Mobile phones could become the next key consumer market for built-in antibacterial protection following research showing some are covered with 18 times more bacteria than the flush handle in a men’s toilet.
The findings from Which? Magazine follows previous reports that have also highlighted high levels of bacteria on mobiles. It found that, from a swab analysis of 30 handsets, seven had levels of bacteria exceeding recommended maximums.
Dr Nick Moon Ph.D, technical director at antibacterial protection specialist, Microban Europe, based in Cannock, Staffordshire, said that the findings indicated that millions of mobiles in the UK were breeding grounds for unacceptably high levels of bacteria.
He said: “These results are worrying, if unsurprising. Few people make an effort to clean their mobile regularly and may be using it in all kinds of environments where bacteria is rife, such as in or around public toilets. Which? follows other reports that indicate high numbers of bacteria on mobile phones. There is even research that indicates levels of bacteria linked to hospital infections are very high on handsets.”
Moon added that growing public awareness of bacteria issues tended to precede adoption of antibacterial protection built into consumer products and that this was likely to happen in the mobile phone sector.
Antibacterial protection such as that used by Microban is based on a wide range of technologies to suit each specific application but would predominantly make use of Microban third generation silver built into the handset’s thermoplastic components which would work the life of the product. On untreated products, bacteria can potentially double in number in 20 minutes but built-in Microban technology disrupts their functioning, usually causing them to die within 24 hours.
Moon continued: “In the US, where awareness of this kind of issue is arguably higher than in Europe, Microban protection is already built into different ranges of phone covers, cases and skins and these have proven very popular with consumers.
“We would expect handset and touchscreen manufacturers in the UK and other European markets to start looking at the possibilities of these applications here, as well as considering building antibacterial treatment into the component casings of the phones themselves.”
Microban partners with a large variety of consumer product manufacturers across Europe, the US and the rest of the world, covering product applications as diverse as television remote controls, pet products, kitchen utensils, home textiles, performance wear and spa pools.
A dedicated certification programme ensures that quality testing is regularly carried out on all products carrying Microban branding and that antibacterial claims are technically supported.
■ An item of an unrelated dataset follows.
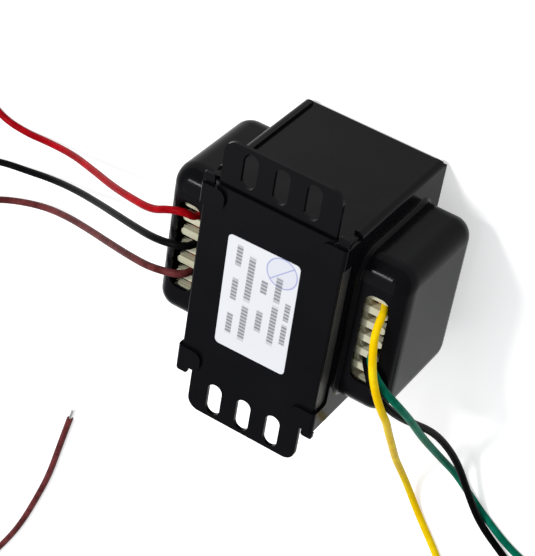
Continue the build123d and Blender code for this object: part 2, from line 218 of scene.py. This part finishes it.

This allows manufacturers utilising Microban to use robust claims about their efficacy, for example, preventing 99.9% of bacteria.
Moon said: “Mobile phones are an obvious application for the use of Microban technology. While our treatments should never replace normal hygiene precautions such as routine cleaning, they can play an important part in inhibiting the growth and spread of potentially harmful bacteria by preventing cross-contamination.”